*THE PROBLEM*. Write out exactly, please, the lines from the one containing "in imported if" to the end of the material.

- - - - - - -

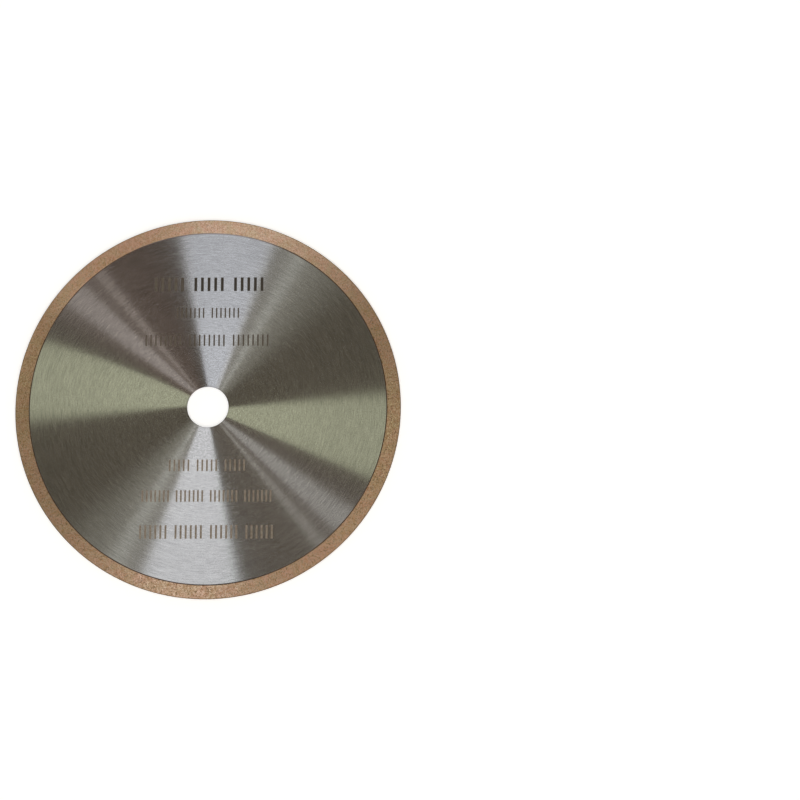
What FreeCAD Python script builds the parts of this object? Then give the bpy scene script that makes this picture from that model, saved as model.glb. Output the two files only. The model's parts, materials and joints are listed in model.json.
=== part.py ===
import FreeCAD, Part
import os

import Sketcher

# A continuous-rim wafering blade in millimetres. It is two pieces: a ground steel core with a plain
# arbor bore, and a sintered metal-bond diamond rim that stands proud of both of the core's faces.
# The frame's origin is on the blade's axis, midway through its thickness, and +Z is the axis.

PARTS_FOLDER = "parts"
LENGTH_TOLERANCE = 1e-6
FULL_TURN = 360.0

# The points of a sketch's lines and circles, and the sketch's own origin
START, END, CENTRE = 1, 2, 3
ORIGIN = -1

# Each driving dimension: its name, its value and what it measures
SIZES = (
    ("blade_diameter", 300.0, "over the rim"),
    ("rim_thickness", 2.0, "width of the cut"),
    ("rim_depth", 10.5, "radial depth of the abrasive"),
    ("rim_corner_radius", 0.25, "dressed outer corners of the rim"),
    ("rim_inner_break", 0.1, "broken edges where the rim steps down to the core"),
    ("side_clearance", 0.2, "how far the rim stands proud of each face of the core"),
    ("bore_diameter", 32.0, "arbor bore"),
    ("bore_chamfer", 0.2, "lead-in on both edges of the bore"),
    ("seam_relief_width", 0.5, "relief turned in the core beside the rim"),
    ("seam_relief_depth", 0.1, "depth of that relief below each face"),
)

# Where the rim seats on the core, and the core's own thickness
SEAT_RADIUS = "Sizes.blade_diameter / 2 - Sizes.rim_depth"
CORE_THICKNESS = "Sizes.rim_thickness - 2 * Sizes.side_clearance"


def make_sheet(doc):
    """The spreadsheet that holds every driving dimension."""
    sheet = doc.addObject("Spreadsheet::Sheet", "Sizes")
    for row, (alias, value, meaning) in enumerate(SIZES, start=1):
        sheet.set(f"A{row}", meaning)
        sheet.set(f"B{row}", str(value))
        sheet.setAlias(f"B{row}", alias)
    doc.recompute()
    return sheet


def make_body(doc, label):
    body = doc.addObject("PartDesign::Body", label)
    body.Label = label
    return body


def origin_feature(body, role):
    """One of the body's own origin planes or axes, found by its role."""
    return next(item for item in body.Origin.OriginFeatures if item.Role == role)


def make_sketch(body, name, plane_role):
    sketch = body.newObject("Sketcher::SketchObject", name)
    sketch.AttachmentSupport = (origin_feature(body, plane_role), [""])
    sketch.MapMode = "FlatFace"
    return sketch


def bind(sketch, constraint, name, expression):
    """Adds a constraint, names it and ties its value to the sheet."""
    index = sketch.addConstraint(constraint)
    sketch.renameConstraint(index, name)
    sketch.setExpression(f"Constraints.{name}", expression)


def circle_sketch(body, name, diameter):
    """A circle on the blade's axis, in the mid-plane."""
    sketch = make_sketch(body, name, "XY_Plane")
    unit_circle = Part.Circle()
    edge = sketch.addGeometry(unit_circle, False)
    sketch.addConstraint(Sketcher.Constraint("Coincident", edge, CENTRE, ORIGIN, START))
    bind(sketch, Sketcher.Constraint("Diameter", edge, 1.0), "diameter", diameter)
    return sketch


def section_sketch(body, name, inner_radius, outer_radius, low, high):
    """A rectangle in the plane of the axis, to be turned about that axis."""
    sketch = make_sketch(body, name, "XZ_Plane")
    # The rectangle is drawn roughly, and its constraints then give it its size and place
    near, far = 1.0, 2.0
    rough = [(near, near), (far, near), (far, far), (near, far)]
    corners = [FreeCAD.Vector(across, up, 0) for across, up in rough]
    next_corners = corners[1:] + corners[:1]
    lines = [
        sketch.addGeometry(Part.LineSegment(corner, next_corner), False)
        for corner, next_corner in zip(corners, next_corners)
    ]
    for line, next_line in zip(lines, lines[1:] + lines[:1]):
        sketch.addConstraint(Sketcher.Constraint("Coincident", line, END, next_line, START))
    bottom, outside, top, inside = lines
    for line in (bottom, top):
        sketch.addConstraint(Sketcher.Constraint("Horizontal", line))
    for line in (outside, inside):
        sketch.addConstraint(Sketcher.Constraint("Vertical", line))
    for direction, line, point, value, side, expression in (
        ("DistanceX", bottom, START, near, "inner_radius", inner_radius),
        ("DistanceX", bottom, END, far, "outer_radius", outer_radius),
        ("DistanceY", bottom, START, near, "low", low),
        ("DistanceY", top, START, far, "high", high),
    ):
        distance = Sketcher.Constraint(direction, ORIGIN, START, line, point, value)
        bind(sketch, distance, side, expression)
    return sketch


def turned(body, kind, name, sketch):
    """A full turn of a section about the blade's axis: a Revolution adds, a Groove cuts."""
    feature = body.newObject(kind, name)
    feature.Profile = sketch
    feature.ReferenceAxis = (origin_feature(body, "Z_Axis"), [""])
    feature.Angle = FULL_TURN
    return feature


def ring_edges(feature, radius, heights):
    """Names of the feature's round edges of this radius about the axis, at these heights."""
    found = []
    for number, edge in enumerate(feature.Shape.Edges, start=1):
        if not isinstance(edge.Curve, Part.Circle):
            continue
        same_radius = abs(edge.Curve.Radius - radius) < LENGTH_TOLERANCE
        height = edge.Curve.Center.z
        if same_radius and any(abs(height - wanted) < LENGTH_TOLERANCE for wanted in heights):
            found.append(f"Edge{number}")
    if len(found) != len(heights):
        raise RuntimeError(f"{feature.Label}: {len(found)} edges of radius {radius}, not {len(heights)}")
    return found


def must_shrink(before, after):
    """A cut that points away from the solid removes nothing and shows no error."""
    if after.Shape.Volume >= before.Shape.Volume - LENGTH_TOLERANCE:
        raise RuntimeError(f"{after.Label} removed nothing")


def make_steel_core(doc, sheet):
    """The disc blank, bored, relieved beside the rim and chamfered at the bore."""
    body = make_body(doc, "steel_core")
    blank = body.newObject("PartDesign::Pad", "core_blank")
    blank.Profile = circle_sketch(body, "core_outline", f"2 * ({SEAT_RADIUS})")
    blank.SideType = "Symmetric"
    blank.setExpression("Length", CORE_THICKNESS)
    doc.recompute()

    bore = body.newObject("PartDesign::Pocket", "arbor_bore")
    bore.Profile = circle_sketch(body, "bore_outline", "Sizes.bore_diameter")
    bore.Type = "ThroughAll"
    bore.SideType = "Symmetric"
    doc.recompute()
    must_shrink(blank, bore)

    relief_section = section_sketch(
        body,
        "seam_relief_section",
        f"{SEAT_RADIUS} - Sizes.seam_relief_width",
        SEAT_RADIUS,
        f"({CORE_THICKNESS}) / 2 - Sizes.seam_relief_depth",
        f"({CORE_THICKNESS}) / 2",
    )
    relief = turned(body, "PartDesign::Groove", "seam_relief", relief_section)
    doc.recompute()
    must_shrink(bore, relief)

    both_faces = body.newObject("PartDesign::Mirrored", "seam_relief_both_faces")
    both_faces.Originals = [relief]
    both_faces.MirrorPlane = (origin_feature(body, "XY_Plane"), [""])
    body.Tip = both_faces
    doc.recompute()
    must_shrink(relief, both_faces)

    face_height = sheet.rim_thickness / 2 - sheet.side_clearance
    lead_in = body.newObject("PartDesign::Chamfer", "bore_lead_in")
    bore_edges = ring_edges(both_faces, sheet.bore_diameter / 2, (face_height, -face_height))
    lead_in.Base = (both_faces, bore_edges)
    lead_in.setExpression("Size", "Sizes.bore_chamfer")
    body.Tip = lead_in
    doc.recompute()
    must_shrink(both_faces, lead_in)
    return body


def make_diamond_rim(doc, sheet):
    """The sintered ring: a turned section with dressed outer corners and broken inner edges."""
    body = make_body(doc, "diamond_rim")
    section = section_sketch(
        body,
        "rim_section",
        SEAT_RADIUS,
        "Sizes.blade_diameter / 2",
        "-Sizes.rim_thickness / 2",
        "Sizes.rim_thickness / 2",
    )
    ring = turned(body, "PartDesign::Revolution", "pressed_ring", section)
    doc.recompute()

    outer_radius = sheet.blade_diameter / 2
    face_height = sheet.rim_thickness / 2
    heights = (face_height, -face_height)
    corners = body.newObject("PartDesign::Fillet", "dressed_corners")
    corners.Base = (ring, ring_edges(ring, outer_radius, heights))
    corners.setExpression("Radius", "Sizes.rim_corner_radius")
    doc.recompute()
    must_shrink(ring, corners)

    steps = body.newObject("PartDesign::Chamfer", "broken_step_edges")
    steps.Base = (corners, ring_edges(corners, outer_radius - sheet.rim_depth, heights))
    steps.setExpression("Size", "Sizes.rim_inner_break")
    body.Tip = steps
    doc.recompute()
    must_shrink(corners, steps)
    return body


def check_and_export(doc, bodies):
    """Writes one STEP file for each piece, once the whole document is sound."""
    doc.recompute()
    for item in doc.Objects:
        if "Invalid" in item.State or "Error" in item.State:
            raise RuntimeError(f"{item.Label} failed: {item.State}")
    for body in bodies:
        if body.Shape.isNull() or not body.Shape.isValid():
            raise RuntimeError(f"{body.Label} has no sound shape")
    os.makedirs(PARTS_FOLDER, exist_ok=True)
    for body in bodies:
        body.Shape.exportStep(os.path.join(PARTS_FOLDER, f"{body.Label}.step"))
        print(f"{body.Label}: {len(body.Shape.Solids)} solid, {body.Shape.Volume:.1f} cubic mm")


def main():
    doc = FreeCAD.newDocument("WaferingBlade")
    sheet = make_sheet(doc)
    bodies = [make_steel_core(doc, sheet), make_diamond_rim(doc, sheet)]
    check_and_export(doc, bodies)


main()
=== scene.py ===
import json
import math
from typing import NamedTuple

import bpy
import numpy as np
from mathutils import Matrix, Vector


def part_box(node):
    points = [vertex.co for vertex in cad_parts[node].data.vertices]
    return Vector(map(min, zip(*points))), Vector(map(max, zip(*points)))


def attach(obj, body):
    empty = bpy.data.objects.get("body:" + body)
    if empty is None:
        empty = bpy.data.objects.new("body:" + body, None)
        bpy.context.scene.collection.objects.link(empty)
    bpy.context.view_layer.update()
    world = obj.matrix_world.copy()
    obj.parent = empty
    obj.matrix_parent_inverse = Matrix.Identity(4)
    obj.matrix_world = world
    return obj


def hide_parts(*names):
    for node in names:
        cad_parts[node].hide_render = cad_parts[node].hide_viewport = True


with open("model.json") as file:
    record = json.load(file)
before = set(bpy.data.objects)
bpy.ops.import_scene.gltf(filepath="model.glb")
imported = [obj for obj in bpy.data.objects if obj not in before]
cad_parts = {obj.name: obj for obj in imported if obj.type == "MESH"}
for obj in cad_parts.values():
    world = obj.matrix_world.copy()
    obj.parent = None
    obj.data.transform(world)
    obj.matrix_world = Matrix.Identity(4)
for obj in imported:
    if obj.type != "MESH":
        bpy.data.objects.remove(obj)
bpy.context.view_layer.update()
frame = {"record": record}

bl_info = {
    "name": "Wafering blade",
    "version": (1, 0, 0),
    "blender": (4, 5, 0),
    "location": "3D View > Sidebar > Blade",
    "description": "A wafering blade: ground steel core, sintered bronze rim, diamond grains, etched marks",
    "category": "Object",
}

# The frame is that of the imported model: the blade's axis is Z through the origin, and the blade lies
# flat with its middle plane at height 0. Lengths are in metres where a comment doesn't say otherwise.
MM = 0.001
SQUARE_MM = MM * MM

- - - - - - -

*CORRECT RESPONSE*.
cad_parts = {obj.name: obj for obj in imported if obj.type == "MESH"}
for obj in cad_parts.values():
    world = obj.matrix_world.copy()
    obj.parent = None
    obj.data.transform(world)
    obj.matrix_world = Matrix.Identity(4)
for obj in imported:
    if obj.type != "MESH":
        bpy.data.objects.remove(obj)
bpy.context.view_layer.update()
frame = {"record": record}

bl_info = {
    "name": "Wafering blade",
    "version": (1, 0, 0),
    "blender": (4, 5, 0),
    "location": "3D View > Sidebar > Blade",
    "description": "A wafering blade: ground steel core, sintered bronze rim, diamond grains, etched marks",
    "category": "Object",
}

# The frame is that of the imported model: the blade's axis is Z through the origin, and the blade lies
# flat with its middle plane at height 0. Lengths are in metres where a comment doesn't say otherwise.
MM = 0.001
SQUARE_MM = MM * MM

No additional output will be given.